-- Short problem --
Reproduce all of the material exactly as shown.

══════════════════════════════

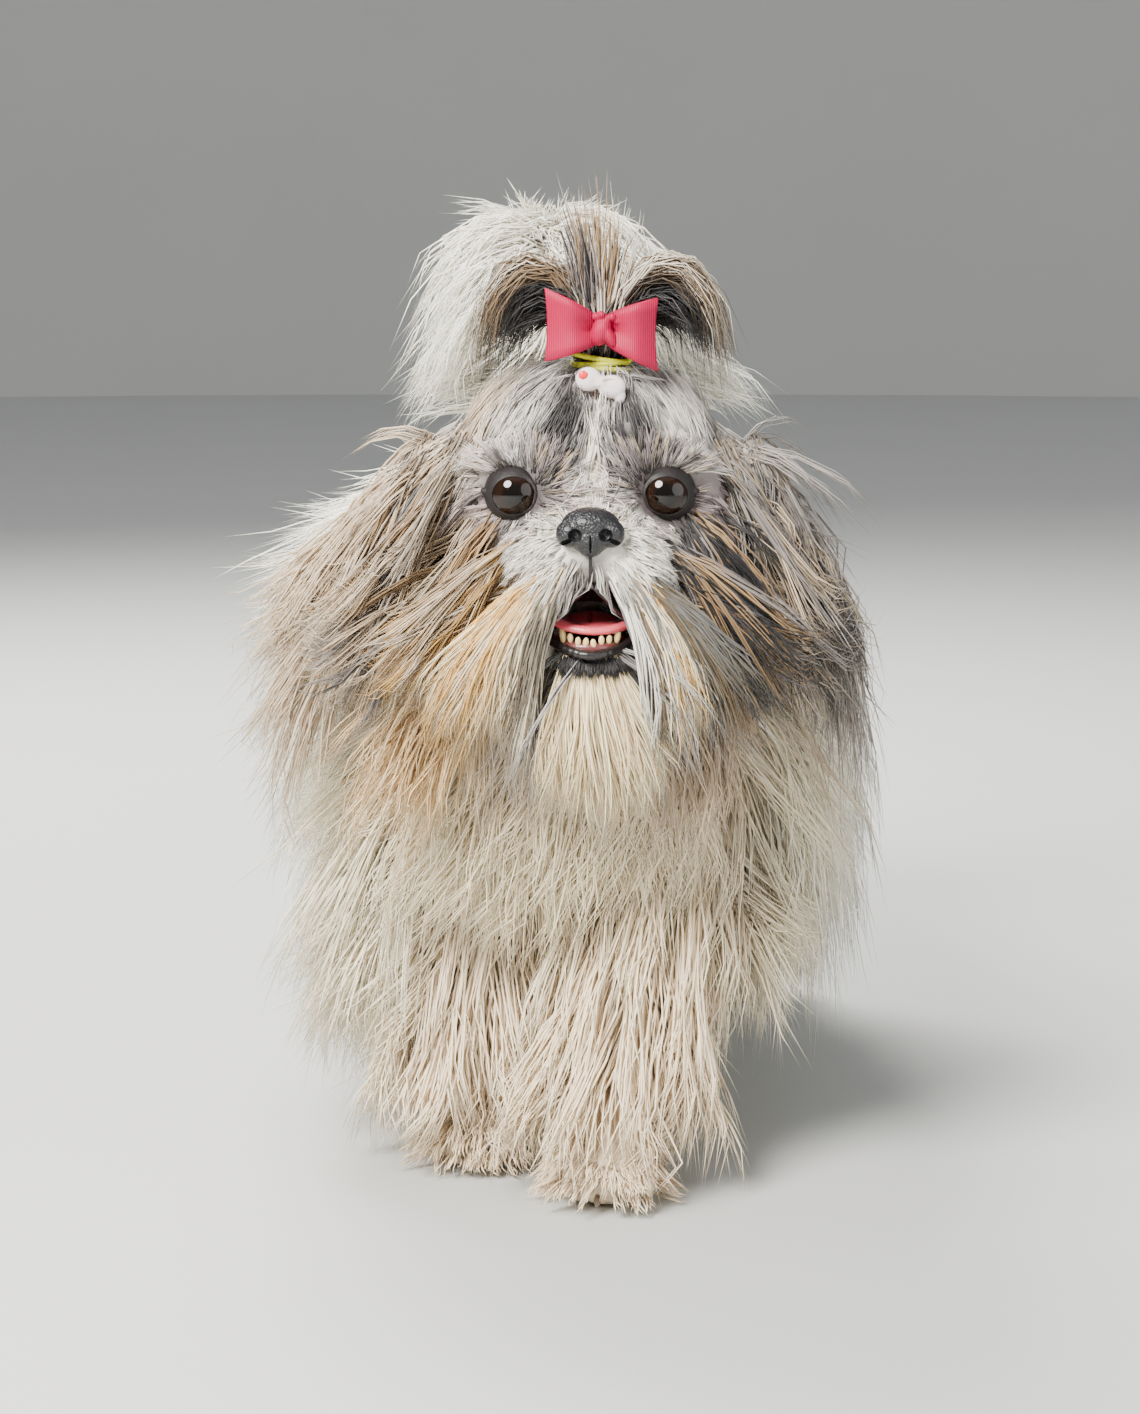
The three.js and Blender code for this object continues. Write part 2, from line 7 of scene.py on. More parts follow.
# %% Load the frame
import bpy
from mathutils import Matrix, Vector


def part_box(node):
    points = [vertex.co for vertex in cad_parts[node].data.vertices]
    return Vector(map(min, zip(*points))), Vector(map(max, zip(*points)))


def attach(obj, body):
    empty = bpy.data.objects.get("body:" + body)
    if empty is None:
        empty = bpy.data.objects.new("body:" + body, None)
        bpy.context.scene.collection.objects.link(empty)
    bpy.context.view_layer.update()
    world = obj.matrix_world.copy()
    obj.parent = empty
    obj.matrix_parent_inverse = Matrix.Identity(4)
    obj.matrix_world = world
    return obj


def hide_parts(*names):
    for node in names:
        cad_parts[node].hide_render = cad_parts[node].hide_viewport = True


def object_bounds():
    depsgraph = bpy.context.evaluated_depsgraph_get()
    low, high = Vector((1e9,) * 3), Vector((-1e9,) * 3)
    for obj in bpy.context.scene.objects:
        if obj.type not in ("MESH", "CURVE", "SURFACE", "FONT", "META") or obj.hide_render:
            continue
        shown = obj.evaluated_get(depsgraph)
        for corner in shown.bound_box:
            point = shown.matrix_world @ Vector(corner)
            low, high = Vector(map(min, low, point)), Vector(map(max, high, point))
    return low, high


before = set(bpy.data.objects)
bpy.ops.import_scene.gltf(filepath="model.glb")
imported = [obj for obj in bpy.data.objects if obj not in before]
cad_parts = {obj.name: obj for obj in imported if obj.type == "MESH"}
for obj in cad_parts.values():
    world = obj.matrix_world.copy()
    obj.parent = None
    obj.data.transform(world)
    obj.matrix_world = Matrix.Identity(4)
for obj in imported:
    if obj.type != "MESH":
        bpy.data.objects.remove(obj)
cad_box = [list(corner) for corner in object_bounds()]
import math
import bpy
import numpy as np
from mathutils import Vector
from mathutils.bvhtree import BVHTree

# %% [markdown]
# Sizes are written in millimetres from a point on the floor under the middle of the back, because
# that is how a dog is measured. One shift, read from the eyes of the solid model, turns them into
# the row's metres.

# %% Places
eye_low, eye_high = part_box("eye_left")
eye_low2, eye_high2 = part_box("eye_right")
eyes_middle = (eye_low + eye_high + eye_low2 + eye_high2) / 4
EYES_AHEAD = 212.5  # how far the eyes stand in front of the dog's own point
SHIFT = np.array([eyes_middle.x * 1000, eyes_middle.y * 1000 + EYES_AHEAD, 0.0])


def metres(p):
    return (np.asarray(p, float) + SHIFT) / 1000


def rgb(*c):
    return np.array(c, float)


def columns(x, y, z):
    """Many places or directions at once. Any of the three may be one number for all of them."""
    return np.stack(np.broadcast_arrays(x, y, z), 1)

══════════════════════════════

-- Answer to the task --
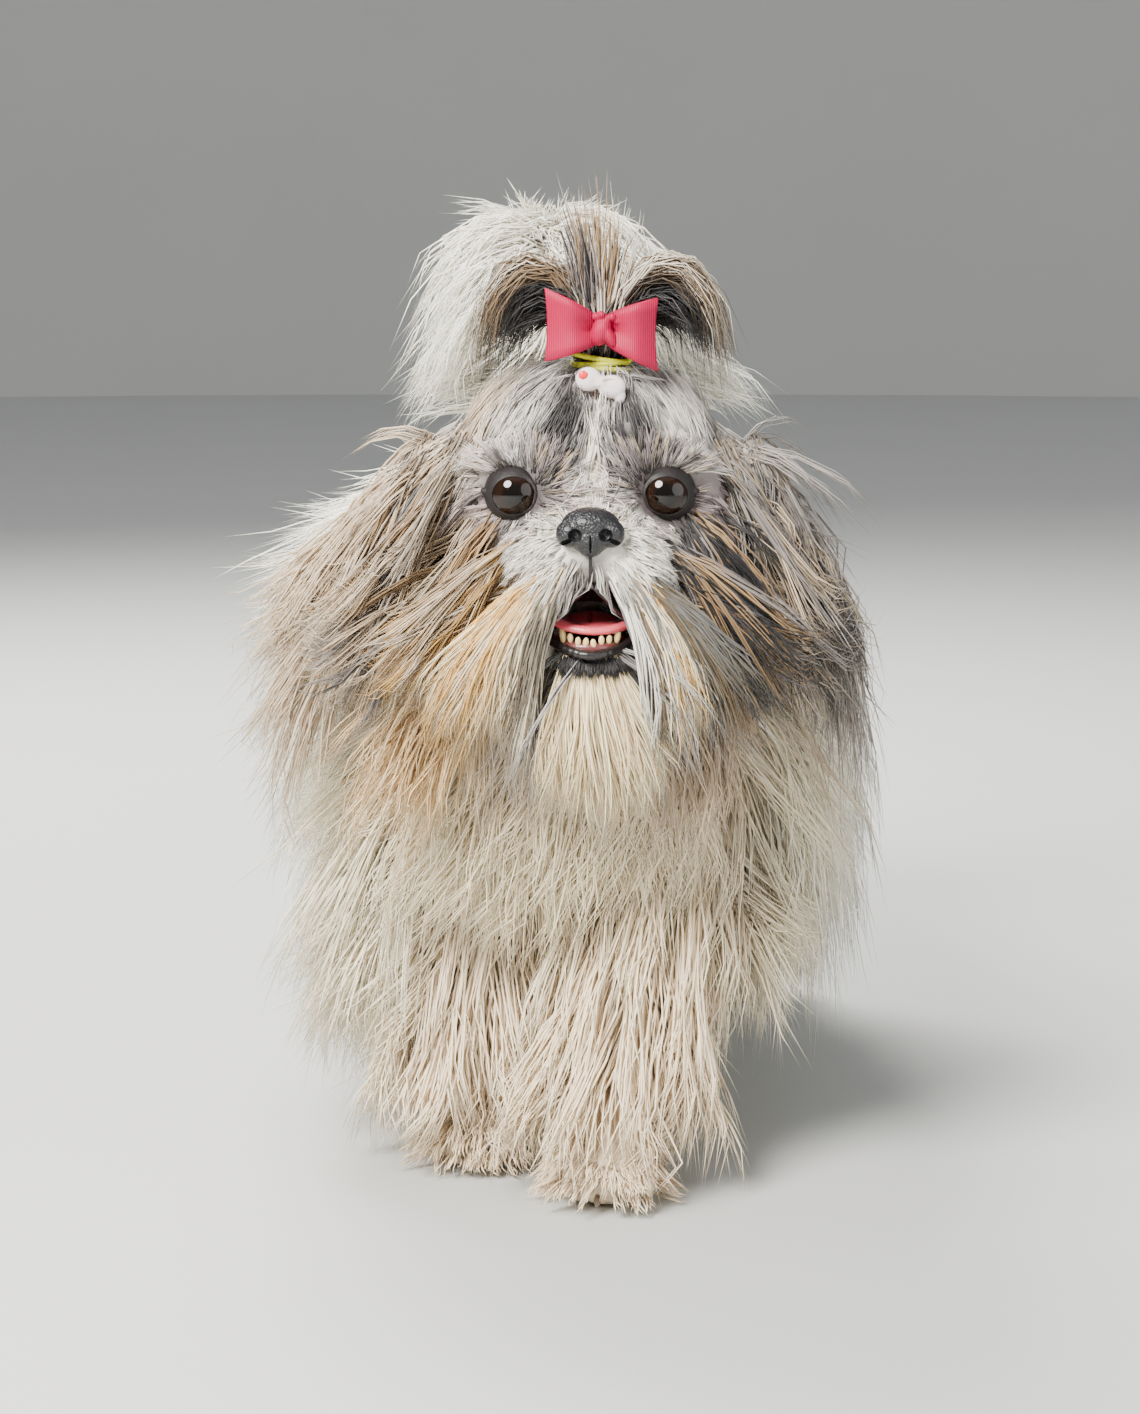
The three.js and Blender code for this object continues. Write part 2, from line 7 of scene.py on. More parts follow.
# %% Load the frame
import bpy
from mathutils import Matrix, Vector


def part_box(node):
    points = [vertex.co for vertex in cad_parts[node].data.vertices]
    return Vector(map(min, zip(*points))), Vector(map(max, zip(*points)))


def attach(obj, body):
    empty = bpy.data.objects.get("body:" + body)
    if empty is None:
        empty = bpy.data.objects.new("body:" + body, None)
        bpy.context.scene.collection.objects.link(empty)
    bpy.context.view_layer.update()
    world = obj.matrix_world.copy()
    obj.parent = empty
    obj.matrix_parent_inverse = Matrix.Identity(4)
    obj.matrix_world = world
    return obj


def hide_parts(*names):
    for node in names:
        cad_parts[node].hide_render = cad_parts[node].hide_viewport = True


def object_bounds():
    depsgraph = bpy.context.evaluated_depsgraph_get()
    low, high = Vector((1e9,) * 3), Vector((-1e9,) * 3)
    for obj in bpy.context.scene.objects:
        if obj.type not in ("MESH", "CURVE", "SURFACE", "FONT", "META") or obj.hide_render:
            continue
        shown = obj.evaluated_get(depsgraph)
        for corner in shown.bound_box:
            point = shown.matrix_world @ Vector(corner)
            low, high = Vector(map(min, low, point)), Vector(map(max, high, point))
    return low, high


before = set(bpy.data.objects)
bpy.ops.import_scene.gltf(filepath="model.glb")
imported = [obj for obj in bpy.data.objects if obj not in before]
cad_parts = {obj.name: obj for obj in imported if obj.type == "MESH"}
for obj in cad_parts.values():
    world = obj.matrix_world.copy()
    obj.parent = None
    obj.data.transform(world)
    obj.matrix_world = Matrix.Identity(4)
for obj in imported:
    if obj.type != "MESH":
        bpy.data.objects.remove(obj)
cad_box = [list(corner) for corner in object_bounds()]
import math
import bpy
import numpy as np
from mathutils import Vector
from mathutils.bvhtree import BVHTree

# %% [markdown]
# Sizes are written in millimetres from a point on the floor under the middle of the back, because
# that is how a dog is measured. One shift, read from the eyes of the solid model, turns them into
# the row's metres.

# %% Places
eye_low, eye_high = part_box("eye_left")
eye_low2, eye_high2 = part_box("eye_right")
eyes_middle = (eye_low + eye_high + eye_low2 + eye_high2) / 4
EYES_AHEAD = 212.5  # how far the eyes stand in front of the dog's own point
SHIFT = np.array([eyes_middle.x * 1000, eyes_middle.y * 1000 + EYES_AHEAD, 0.0])


def metres(p):
    return (np.asarray(p, float) + SHIFT) / 1000


def rgb(*c):
    return np.array(c, float)


def columns(x, y, z):
    """Many places or directions at once. Any of the three may be one number for all of them."""
    return np.stack(np.broadcast_arrays(x, y, z), 1)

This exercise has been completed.